SET TASK:
Beginning with the first line of the data below, extract each line up to and including the one containing "SENSOR = 36.0". Copy them exactly and add nothing.

# START OF SUPPLIED INFORMATION

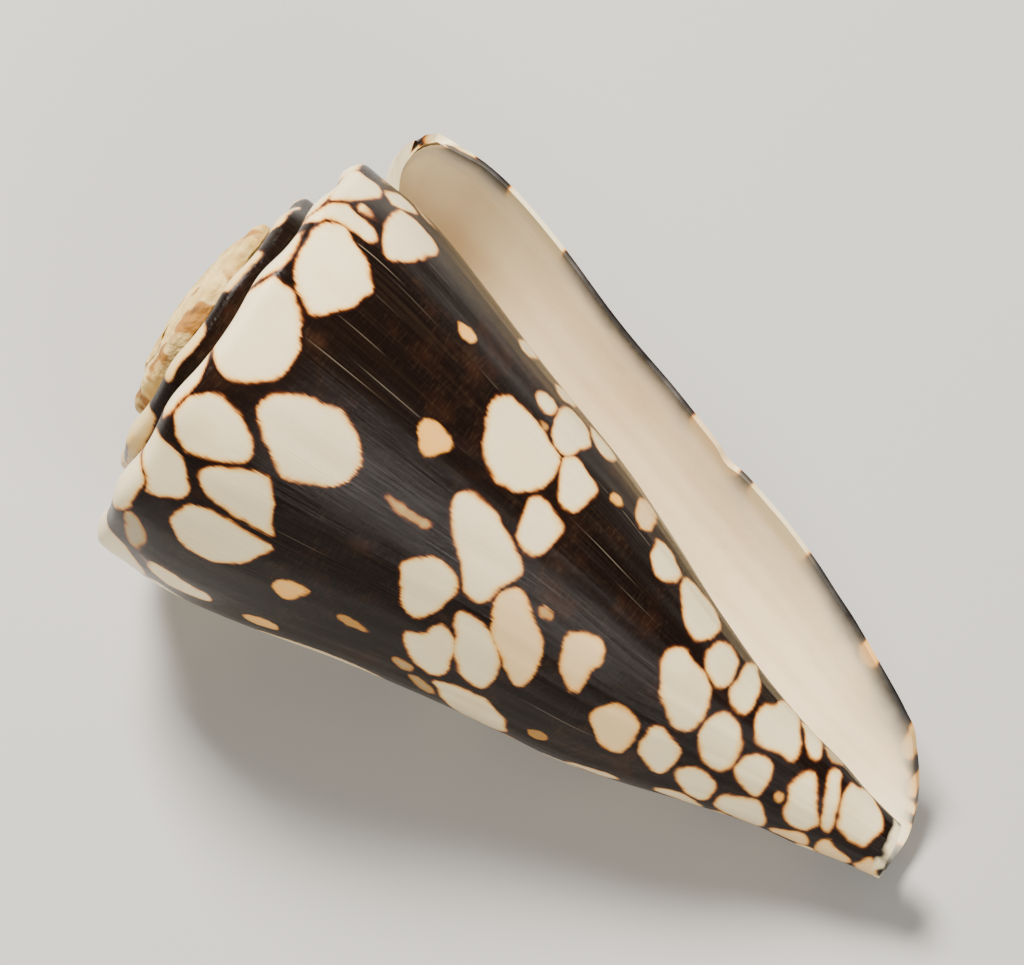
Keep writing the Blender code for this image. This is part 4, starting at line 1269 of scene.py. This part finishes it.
# Floor: a plain pale sheet of card under the shell
FLOOR_SIZE = 3.0
FLOOR_COLOUR, FLOOR_ROUGHNESS = (0.46, 0.45, 0.43, 1.0), 0.85
bpy.ops.mesh.primitive_plane_add(size=FLOOR_SIZE, location=(0.0, 0.0, 0.0))
floor = bpy.context.active_object
floor.name = "floor"
floor_card = bpy.data.materials.new("pale card")
floor_card.use_nodes = True
card = floor_card.node_tree.nodes["Principled BSDF"]
card.inputs["Base Color"].default_value = FLOOR_COLOUR
card.inputs["Roughness"].default_value = FLOOR_ROUGHNESS
floor.data.materials.append(floor_card)

# Camera: a long lens that looks down on the aperture, as the photograph does, and at its scale
VIEW_FROM = Vector((0.2266, -0.3907, 0.8922))
PICTURE_UP = Vector((-0.5065, 0.7351, 0.4506))
VIEW_CENTRE = Vector((0.0, 0.0, 0.025))
PICTURE_SHIFT = (-0.0046, 0.0039)
PICTURE_WIDTH = 1024
LENS = 200.0
SENSOR = 36.0

camera_data = bpy.data.cameras.new("camera")
camera_data.lens = LENS
camera_data.sensor_fit = "HORIZONTAL"
camera_data.sensor_width = SENSOR
camera = bpy.data.objects.new("camera", camera_data)
bpy.context.scene.collection.objects.link(camera)
distance = PICTURE_WIDTH / SIDE_SCALE * LENS / SENSOR
backwards = VIEW_FROM.normalized()
sideways = PICTURE_UP.cross(backwards).normalized()
camera_axes = Matrix((sideways, backwards.cross(sideways), backwards)).transposed()
view_at = VIEW_CENTRE + PICTURE_SHIFT[0] * sideways + PICTURE_SHIFT[1] * backwards.cross(sideways)
camera.matrix_world = Matrix.Translation(view_at + distance * backwards) @ camera_axes.to_4x4()
bpy.context.scene.camera = camera

# Light: one large soft lamp high on the left, a weaker one on the right, and a pale room
LAMPS = (
    ("key lamp", (-0.35, 0.15, 0.55), 0.20, 14.0),
    ("fill lamp", (0.45, -0.35, 0.40), 0.30, 4.0),
)
LAMP_COLOUR = (1.0, 0.955, 0.89)
ROOM_COLOUR, ROOM_STRENGTH = (1.0, 0.98, 0.95, 1.0), 0.23
for name, position, size, power in LAMPS:
    lamp_data = bpy.data.lights.new(name, "AREA")
    lamp_data.size = size
    lamp_data.energy = power
    lamp_data.color = LAMP_COLOUR
    lamp = bpy.data.objects.new(name, lamp_data)
    lamp.location = position
    lamp.rotation_euler = (-Vector(position)).to_track_quat("-Z", "Y").to_euler()
    bpy.context.scene.collection.objects.link(lamp)
pale_room = bpy.data.worlds.new("pale room")
pale_room.use_nodes = True
background = pale_room.node_tree.nodes["Background"]
background.inputs["Color"].default_value = ROOM_COLOUR
background.inputs["Strength"].default_value = ROOM_STRENGTH
bpy.context.scene.world = pale_room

# END OF SUPPLIED INFORMATION

FULL RESPONSE:
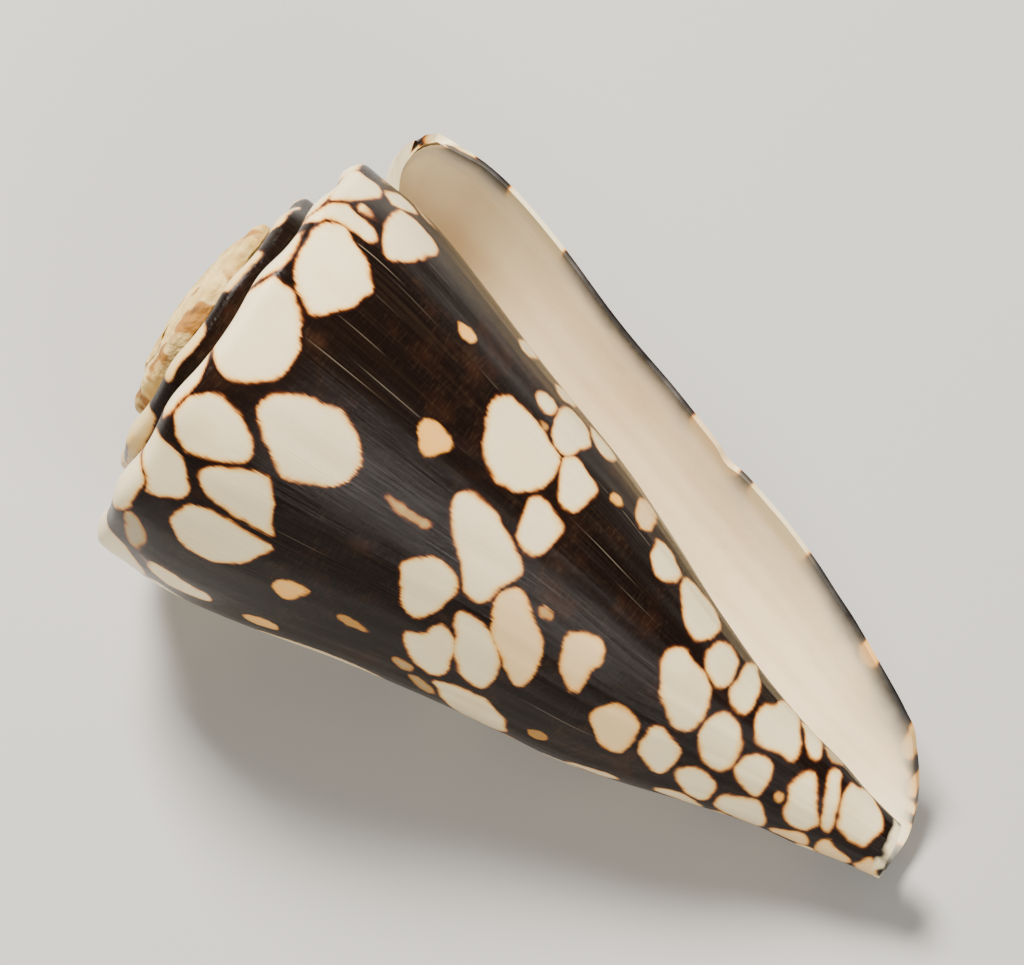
Keep writing the Blender code for this image. This is part 4, starting at line 1269 of scene.py. This part finishes it.
# Floor: a plain pale sheet of card under the shell
FLOOR_SIZE = 3.0
FLOOR_COLOUR, FLOOR_ROUGHNESS = (0.46, 0.45, 0.43, 1.0), 0.85
bpy.ops.mesh.primitive_plane_add(size=FLOOR_SIZE, location=(0.0, 0.0, 0.0))
floor = bpy.context.active_object
floor.name = "floor"
floor_card = bpy.data.materials.new("pale card")
floor_card.use_nodes = True
card = floor_card.node_tree.nodes["Principled BSDF"]
card.inputs["Base Color"].default_value = FLOOR_COLOUR
card.inputs["Roughness"].default_value = FLOOR_ROUGHNESS
floor.data.materials.append(floor_card)

# Camera: a long lens that looks down on the aperture, as the photograph does, and at its scale
VIEW_FROM = Vector((0.2266, -0.3907, 0.8922))
PICTURE_UP = Vector((-0.5065, 0.7351, 0.4506))
VIEW_CENTRE = Vector((0.0, 0.0, 0.025))
PICTURE_SHIFT = (-0.0046, 0.0039)
PICTURE_WIDTH = 1024
LENS = 200.0
SENSOR = 36.0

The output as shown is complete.